BEACHES
The best beaches in the Algarve, sorted by what you actually want
Sculpted cliff coves, surf-pounded Atlantic sand, calm island shallows for kids. There is no single best Algarve beach — there's the right one for your day. Here are ours.
Ask ten locals for the best beach in the Algarve and you'll get eleven answers, because the question is wrong. The coast does three completely different things along its length, and the best beach is whichever one matches your day, your tide, and how far you're willing to walk down a cliff staircase.
Below, the shortlist we actually use — grouped by what you're after, not by a single impossible ranking.
For cliff drama: the central coast
Between Lagos and Albufeira the coast folds into a run of sculpted cove beaches backed by stacked ochre cliffs. Praia da Marinha is the icon — twin sea arches, jade water, a clifftop boardwalk (the Percurso dos Sete Vales Suspensos) that's worth walking even if you never go down. Get there early; the car park fills by ten.
The famous Benagil sea cave is nearby, with its collapsed-roof skylight. It's spectacular and badly over-loved: you can no longer swim in, so go by kayak or stand-up paddleboard from Praia de Benagil at dawn, or admire it from the clifftop and spare yourself the boat scrum.
Praia da Marinha is the one on the postcards for a reason — but the walk along the boardwalk to reach it is half the prize.
For wild and empty: the west
If your idea of a good beach is space and weather, go west to the Costa Vicentina. Praia da Bordeira is a vast sweep of sand and shifting river-mouth lagoons; Praia do Amado next door is the surf-school capital. Neither has cliffs of the central-coast kind, but both have something the busy coves have lost — room to breathe. Bring a windbreak and check the surf report before you plan to swim.
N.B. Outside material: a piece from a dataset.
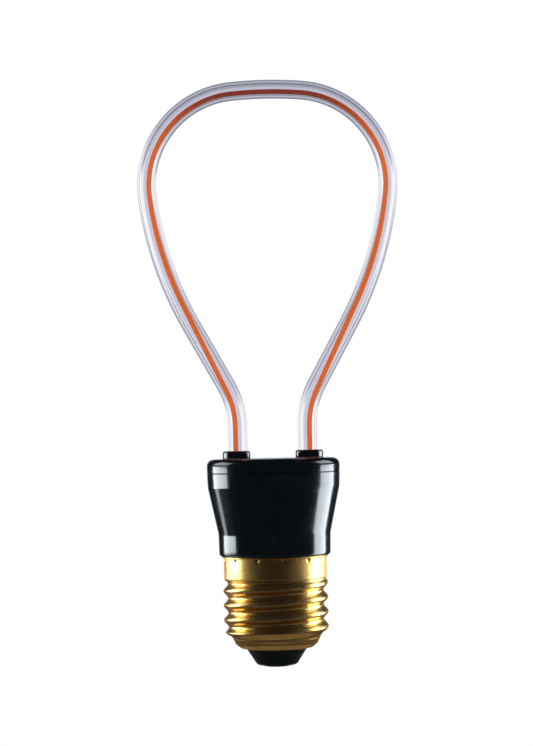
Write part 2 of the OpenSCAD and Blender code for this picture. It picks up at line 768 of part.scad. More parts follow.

For families and calm water: the east
Travelling with small children, or just want water you can actually relax in? Head east of Faro to the Ria Formosa islands. The lagoon-sheltered shallows at Ilha de Tavira, Cabanas and Fuseta are warm, gentle and clean, with sandbars you can wade to and almost no surf. The trade-off is a short ferry — which is also why these beaches never feel mobbed.